Michel Gondry, Do It Yourself è un emozionante documentario nel quale François Nemeta, amico e collaboratore dello sceneggiatore e regista francese, racconta le gesta di quest’ultimo a partire dagli esordi. L’opera permette al pubblico di entrare nel processo creativo di uno dei più importanti innovatori dell’arte visiva contemporanea, che ha cominciato scrivendo e mettendo in scena videoclip musicali poi divenuti iconici come Around The World dei Daft Punk per spostarsi, dopo diversi successi, nell’ambito cinematografico, dove ha invece realizzato opere impossibili da inquadrare in un genere di cui Eternal Sunshine Of The Spotless Mind è inevitabilmente il simbolo. Insomma, una biografia artistica da non perdere per chi ama il mondo del cinema e soprattutto per chi vuole farne parte.

Rimanendo nell’ambito documentaristico, è praticamente obbligatorio citare Hollywoodgate, il lavoro di Ibrahim Nash’at che racconta il ritorno dei talebani in Afghanistan dopo il ritiro degli Stati Uniti.

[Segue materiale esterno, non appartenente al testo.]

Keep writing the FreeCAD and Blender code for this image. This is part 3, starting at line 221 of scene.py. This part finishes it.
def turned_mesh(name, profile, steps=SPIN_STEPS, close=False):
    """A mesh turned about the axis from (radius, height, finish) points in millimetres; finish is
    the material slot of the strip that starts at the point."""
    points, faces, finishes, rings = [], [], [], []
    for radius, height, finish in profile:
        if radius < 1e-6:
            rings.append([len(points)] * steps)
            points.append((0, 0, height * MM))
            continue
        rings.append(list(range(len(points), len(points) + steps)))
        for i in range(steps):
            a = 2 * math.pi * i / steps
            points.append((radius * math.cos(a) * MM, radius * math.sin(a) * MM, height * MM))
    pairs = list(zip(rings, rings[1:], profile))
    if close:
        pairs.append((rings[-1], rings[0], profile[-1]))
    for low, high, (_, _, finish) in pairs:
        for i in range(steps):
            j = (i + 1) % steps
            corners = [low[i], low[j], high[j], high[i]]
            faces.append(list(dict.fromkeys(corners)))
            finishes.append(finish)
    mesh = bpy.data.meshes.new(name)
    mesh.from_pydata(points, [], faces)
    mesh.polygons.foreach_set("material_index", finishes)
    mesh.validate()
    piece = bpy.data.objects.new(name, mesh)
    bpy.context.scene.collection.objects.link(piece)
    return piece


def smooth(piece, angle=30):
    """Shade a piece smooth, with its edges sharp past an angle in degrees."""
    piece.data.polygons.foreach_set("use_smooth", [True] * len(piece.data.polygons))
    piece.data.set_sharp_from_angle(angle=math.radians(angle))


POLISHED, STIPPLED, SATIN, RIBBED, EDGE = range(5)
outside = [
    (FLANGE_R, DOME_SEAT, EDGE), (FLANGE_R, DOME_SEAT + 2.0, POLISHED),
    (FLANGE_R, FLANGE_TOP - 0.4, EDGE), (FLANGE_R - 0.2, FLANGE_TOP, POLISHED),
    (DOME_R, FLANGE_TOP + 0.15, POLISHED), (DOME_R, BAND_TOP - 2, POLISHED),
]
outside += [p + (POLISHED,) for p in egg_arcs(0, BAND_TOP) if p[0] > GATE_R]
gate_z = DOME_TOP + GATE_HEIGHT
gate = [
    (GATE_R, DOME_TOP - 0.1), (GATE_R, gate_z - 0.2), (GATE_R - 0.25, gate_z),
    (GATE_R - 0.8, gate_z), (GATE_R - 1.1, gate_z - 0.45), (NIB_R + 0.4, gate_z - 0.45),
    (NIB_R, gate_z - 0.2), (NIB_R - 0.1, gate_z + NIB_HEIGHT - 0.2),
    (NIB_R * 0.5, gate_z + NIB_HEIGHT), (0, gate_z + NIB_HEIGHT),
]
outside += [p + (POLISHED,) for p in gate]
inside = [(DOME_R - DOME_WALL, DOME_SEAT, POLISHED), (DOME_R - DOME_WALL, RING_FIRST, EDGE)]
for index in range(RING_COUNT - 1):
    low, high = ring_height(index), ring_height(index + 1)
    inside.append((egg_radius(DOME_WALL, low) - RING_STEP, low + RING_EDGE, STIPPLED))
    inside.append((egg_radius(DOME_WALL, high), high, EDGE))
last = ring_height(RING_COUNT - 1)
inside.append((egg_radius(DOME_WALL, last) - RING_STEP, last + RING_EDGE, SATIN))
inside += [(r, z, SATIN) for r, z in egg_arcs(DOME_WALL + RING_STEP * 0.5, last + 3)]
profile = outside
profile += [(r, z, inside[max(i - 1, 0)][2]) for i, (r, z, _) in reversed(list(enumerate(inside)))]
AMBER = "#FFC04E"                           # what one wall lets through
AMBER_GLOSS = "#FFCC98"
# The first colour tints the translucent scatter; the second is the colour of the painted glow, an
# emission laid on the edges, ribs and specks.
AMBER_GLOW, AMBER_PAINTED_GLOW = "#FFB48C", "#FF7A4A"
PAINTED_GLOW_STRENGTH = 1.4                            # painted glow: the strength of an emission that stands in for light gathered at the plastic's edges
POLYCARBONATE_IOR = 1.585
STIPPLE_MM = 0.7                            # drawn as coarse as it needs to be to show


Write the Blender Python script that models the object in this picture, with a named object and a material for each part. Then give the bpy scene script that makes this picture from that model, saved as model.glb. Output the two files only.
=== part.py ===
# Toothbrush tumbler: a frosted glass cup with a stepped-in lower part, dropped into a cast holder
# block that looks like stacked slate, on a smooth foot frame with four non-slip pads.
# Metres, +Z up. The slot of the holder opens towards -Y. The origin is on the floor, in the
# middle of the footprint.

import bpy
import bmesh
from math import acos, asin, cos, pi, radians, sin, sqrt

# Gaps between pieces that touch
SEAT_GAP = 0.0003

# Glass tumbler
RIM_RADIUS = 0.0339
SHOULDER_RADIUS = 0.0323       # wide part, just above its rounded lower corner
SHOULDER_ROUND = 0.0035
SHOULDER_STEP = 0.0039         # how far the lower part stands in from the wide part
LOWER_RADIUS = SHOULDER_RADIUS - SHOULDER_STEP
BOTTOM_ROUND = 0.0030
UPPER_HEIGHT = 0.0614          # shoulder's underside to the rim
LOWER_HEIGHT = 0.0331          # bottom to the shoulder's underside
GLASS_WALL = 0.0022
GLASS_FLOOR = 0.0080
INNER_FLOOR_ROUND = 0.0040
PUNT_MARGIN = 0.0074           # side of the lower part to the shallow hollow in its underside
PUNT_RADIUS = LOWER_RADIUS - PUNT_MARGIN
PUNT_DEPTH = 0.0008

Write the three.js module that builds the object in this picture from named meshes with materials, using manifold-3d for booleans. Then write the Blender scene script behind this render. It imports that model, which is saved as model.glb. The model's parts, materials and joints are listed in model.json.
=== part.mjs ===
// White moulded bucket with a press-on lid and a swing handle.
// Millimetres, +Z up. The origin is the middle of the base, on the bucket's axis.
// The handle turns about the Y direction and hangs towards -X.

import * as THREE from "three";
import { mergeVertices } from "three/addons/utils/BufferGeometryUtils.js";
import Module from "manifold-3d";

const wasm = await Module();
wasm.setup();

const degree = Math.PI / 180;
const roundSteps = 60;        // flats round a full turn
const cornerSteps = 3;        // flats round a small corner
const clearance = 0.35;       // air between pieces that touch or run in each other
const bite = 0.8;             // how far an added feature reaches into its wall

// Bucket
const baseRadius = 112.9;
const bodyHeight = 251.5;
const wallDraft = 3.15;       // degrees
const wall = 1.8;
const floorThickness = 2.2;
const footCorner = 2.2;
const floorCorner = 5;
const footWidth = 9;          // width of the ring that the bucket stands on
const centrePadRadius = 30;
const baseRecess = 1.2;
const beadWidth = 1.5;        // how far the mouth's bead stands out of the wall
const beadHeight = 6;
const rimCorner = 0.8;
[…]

Il regista è coraggioso nel seguire il ritrovamento da parte della milizia di tutte le armi e l’equipaggiamento lasciato sul posto dalla NATO e la conseguente trasformazione in regime militare tecnologicamente avanzato. Si tratta dunque di storia attuale che sarebbe stata difficile da conoscere da vicino senza il prezioso contributo di Nash’at, il quale dopo la proiezione a Venezia è scoppiato a piangere per l’emozione.

Torniamo ai lungometraggi di finzione e dedichiamoci alla sezione Orizzonti, dove è stato presentato Oura El Jebel (Dietro le montagne) di Mohamed Ben Attia, un film atipico e toccante che forse avrebbe meritato la vittoria. Il protagonista è un uomo appena uscito di galera che, tornato dal figlioletto e dalla moglie, confessa di aver imparato a volare. La famiglia di lei, borghese e conformista, non gli crede, ma lui è disposto a rapire il figlio pur di convincerlo delle sue assurde capacità. Ci troviamo di fronte ad un’opera permeata di slancio vitale che denuncia le convenzioni della società e si apre con liberatoria euforia al superamento dei confini fisici e psicologici.